The only toggle I have for this condition is a program that sends a
large umber of udp packets in a lump.

Any suggestiongs?

jason.
jason@ucbjade.berkeley.edu
jason%ucbjade@berkeley.{edu,arpa,csnet}
jason@ucbjade.BITNET
{tektronix,ihnp4,decvax,dual,sun,cbosg}!ucbvax!ucbjade!jason

smb@ulysses.UUCP (Steven Bellovin) (10/07/85)

> 
> On several of my deuna machines,  I get the following message
> de0:buffer unavailable
> This is unrelated to the load on the machine (as far as I can tell,
> I get them on idle machines and on buisy machines).
> 
> There is another problem that sometimes rears it's ugly head.
> 
> the machine becomes unable to transmit,  even though it is able to
> receive.
> The only toggle I have for this condition is a program that sends a
> large umber of udp packets in a lump.

We have similar problems on our 750s with 3Com boards.  Sometimes, for no
apparent reason, the board will stop transmitting packets.  A (modified)
netstat -i shows 50 packets queued for output, with lots of drops indicated.
Ruptime on the afffected machine will show everyone else up, indicating
packets are being received.  This has never happened with our DEUNAs, or
on our 780s.  One possible clue:  on one machine, we have the 3Com board
on the same UBA as a KMC with line unit (for RJE); when the 3Com board hangs,
the KMC hangs as well.  But a DEUNA and a DMR-11 on the same UNIBUS remain
alive and well.

Suggestions, anyone?  I'm contemplating a sanity timer on the transmit interrupt
to reinitialize the board when a transmission has taken too long.


		--Steve Bellovin

karl@osu-eddie.UUCP (Karl Kleinpaste) (10/08/85)

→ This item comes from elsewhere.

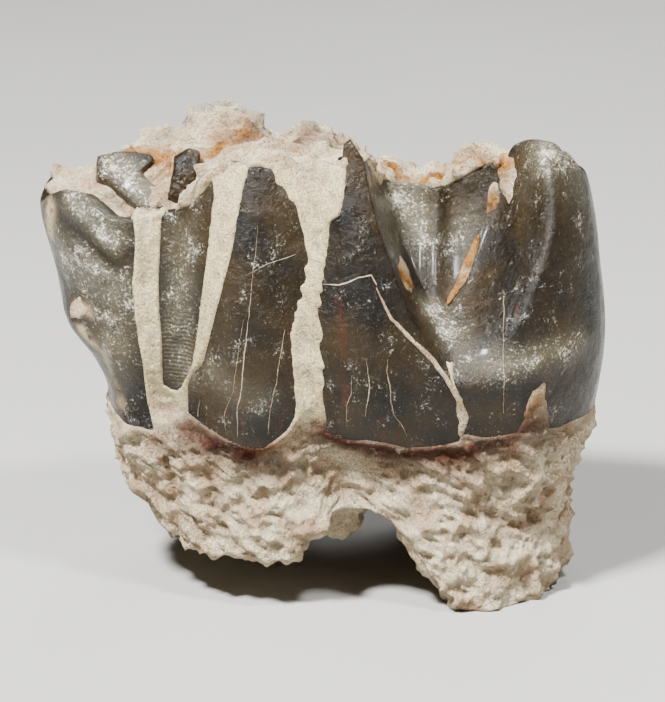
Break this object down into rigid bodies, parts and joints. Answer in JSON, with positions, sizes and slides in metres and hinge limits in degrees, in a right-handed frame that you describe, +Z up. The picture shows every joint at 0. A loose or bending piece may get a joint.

> > On several of my deuna machines,  I get the following message
> > de0:buffer unavailable
> > This is unrelated to the load on the machine (as far as I can tell,
> > I get them on idle machines and on buisy machines).
> > ...
> > the machine becomes unable to transmit,  even though it is able to
> > receive.
> 
> We have similar problems on our 750s with 3Com boards.  Sometimes, for no
> apparent reason, the board will stop transmitting packets...
> 
> Suggestions, anyone?  I'm contemplating a sanity timer...

This is exactly what I had to do to a DEQNA (Q-bus) Ethernet board
which we use in a PDP-11/73.  When I talked with an engineer at DEC
who worked on the beast, he said it was due to a fault in a
transmitter chip which DEC uses but doesn't manufacture; it seems it
gets stuck sometimes, believing itself to be transmitting when it isn't.
A very simple sanity timer goes off every 2 seconds and asks
	if (xmit_active && current_time > xmit_start_time + <somevalue>)
			reset the board;
Or something to that effect.  DEUNAs are supposed to be similar, but
not identical, of course.

Fortunately, when resetting it like this, I don't have to re-send any
setup packets; it manages to remember that much on its own.  But
I also print a note that says something like "Enet reset" on the
console when it happens, it helps us keep track of how often the beast
gets stuck like this.  There is apparently no `real' solution, unless
you can get DEC to deal with their supplier.

The problem may be similar with the 3Coms (do DEC and 3Com have the
same supplier?  I wish I knew who they were), so the same solution should
work pretty well there, too.
-- 
Karl Kleinpaste

gail@calmasd.UUCP (Gail B. Hanrahan) (10/14/85)

In re: "de0: buffer unavailable" messages --

Our poor little 730 (which runs an old 4.2 binary from mt xinu)
developed this problem late last week.  It does not seem to have
affected the running of the system (used only for driving
printers).  The DEC CE came out and swapped DEUNAs; the new
DEUNA produced the same error message, which leads me to think
that something else must be going on.

Since it is a binary-only machine (no source at all at this
site, though Calma does have a source license in Milpitas),
I can't go hacking on the DEUNA driver.  Any other suggestions
would be appreciated.

-- 

Gail Bayley Hanrahan
Calma Company, San Diego
{ihnp4,decvax,ucbvax}!sdcsvax!calmasd!gail

pc@ukc.UUCP (R.P.A.Collinson) (10/18/85)

The deuna seems to be a UNIBUS hungry beast. Recently, Quantime in
London had this problem and I suggested that the interface was moved
further up the UNIBUS nearer the processor. There was a tape and disc
drive between it and the end of the bus.

This was a guess at the solution and based on no real knowledge. 

However, it did seem to solve the problem.

The tape and discs still work, by the way.